Before taking account of federal subsidies to help people buy insurance on their own, the budget office said the bill would tend to drive up premiums. But as a result of the subsidies, it said, most people in the individual insurance market would see their costs decline, compared with the costs expected under current law.

Read that again. The non-partisan Congressional Budget Office says yes, the legislation is going to drive up premiums. Part of those premiums will be paid by the government, so people with lower incomes will be paying less. That does not fulfill Obama’s promise to lower the cost of health care. The fact that somebody else is paying part of the cost for you does not mean the cost has gone down.

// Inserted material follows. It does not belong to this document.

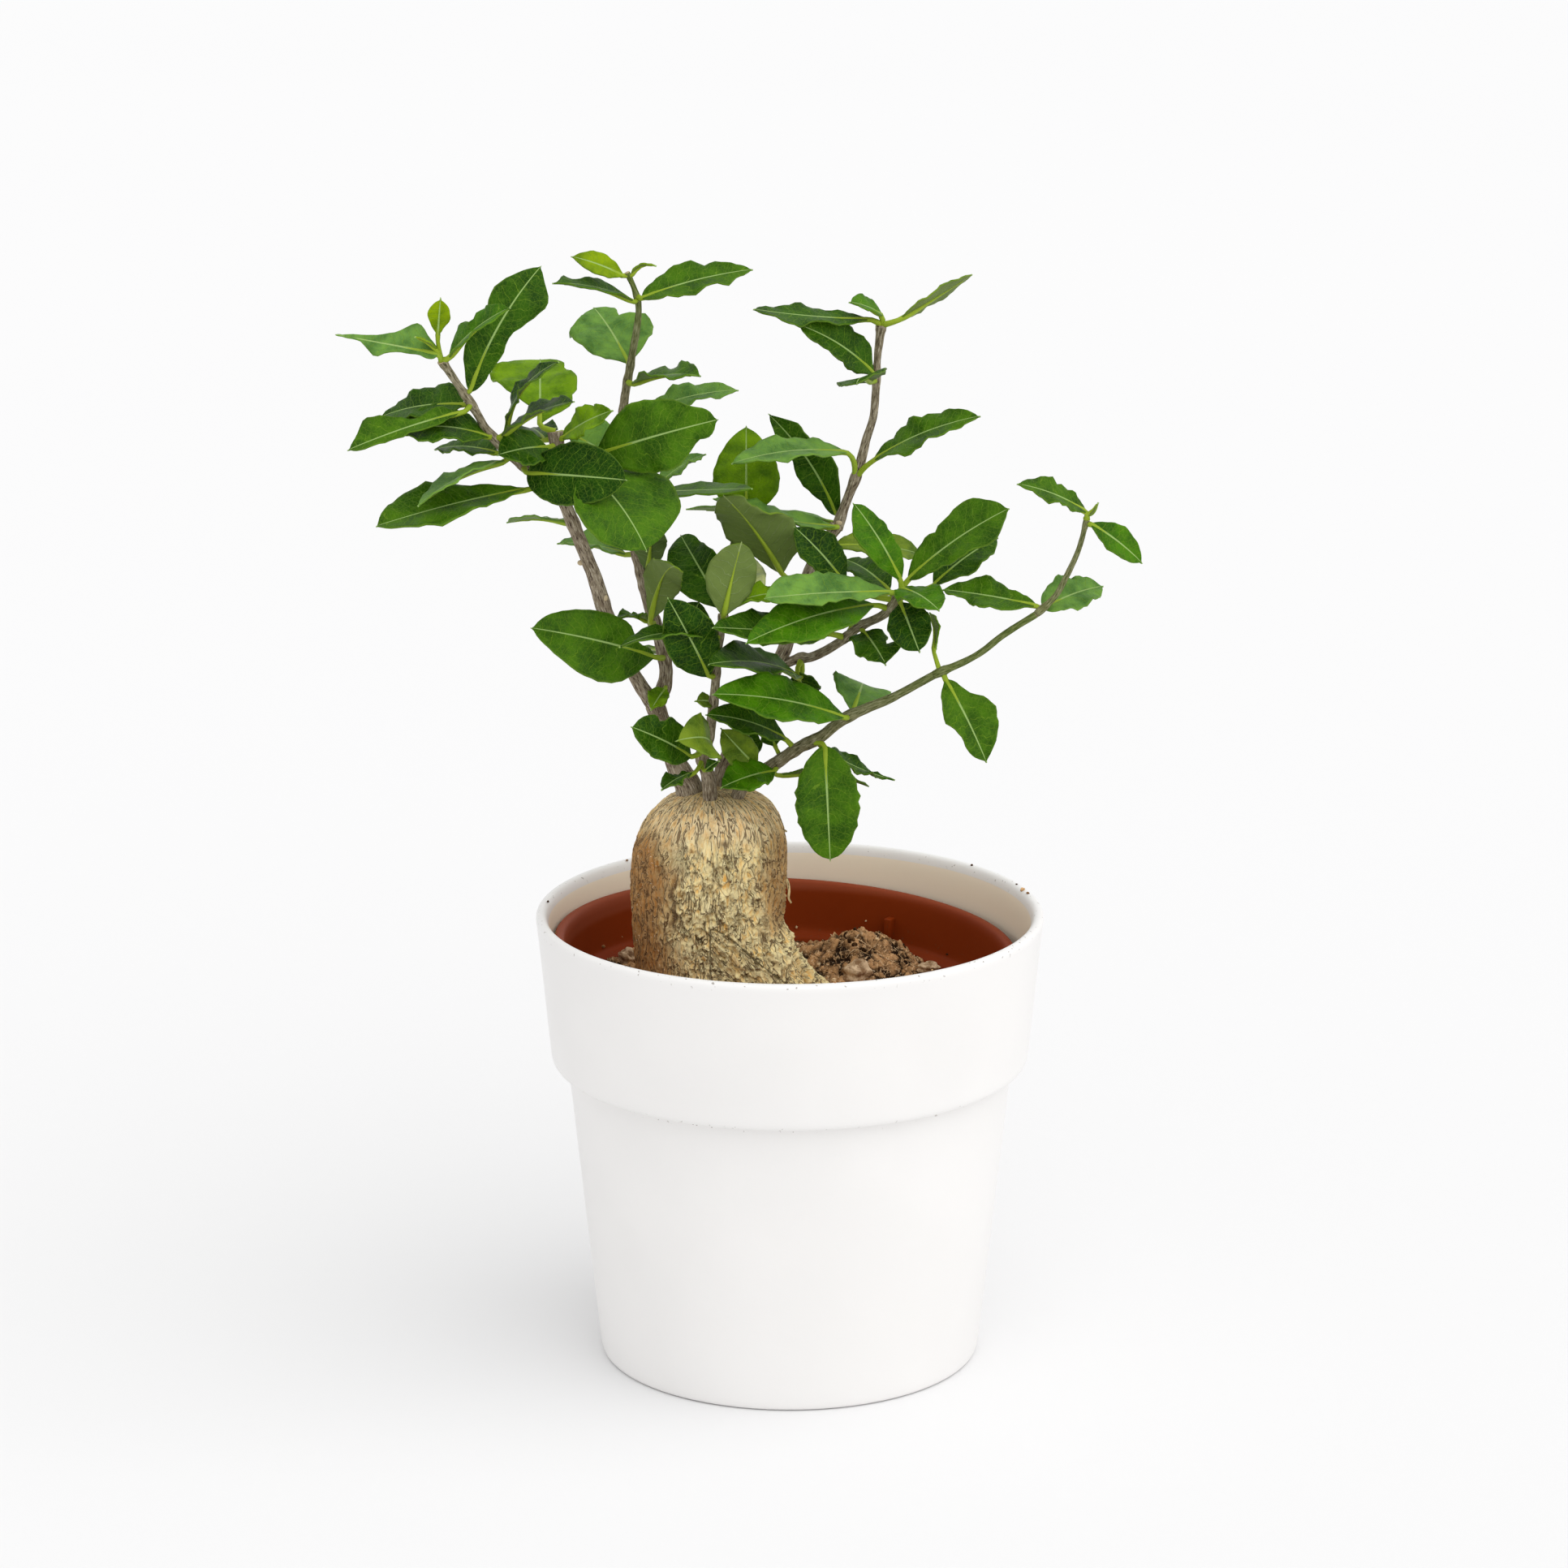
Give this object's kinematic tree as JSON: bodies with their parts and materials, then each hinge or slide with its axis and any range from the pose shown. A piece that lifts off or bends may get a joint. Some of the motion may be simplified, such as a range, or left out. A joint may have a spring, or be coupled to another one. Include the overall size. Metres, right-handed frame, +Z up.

Paul Krugman has a brilliant post with a really neat graph purporting to show premiums from the CBO report and a rather snide remark that, “Several have already claimed that the report shows that premiums will rise.”

The graph does not show what premiums will be, it shows what portion of premiums people will pay. And the CBO report does say very specifically that the proposed legislation will “tend to drive premiums upward.” It also says that after the government pays part of those higher premiums for them, individuals will pay less. Here’s Paul’s graph.
chart
Here’s what the graph should look like, with green representing the amount paid by the government.
chart
Americans have the idea that government payments aren’t really money, or it’s money that comes from some amorphous place that doesn’t involve actual people. “If the government pays for it, it doesn’t cost anything.”

Meanwhile the people of this nation are perfectly happy with a president prating away about “bending the cost curve” because it sounds intelligent, and they don’t want to notice that under this “bent cost curve” the health care providers and the insurance companies continue to loot the pockets of the common people. A cost structure that was already two to three times higher than the rest of the world continues to rise unabated.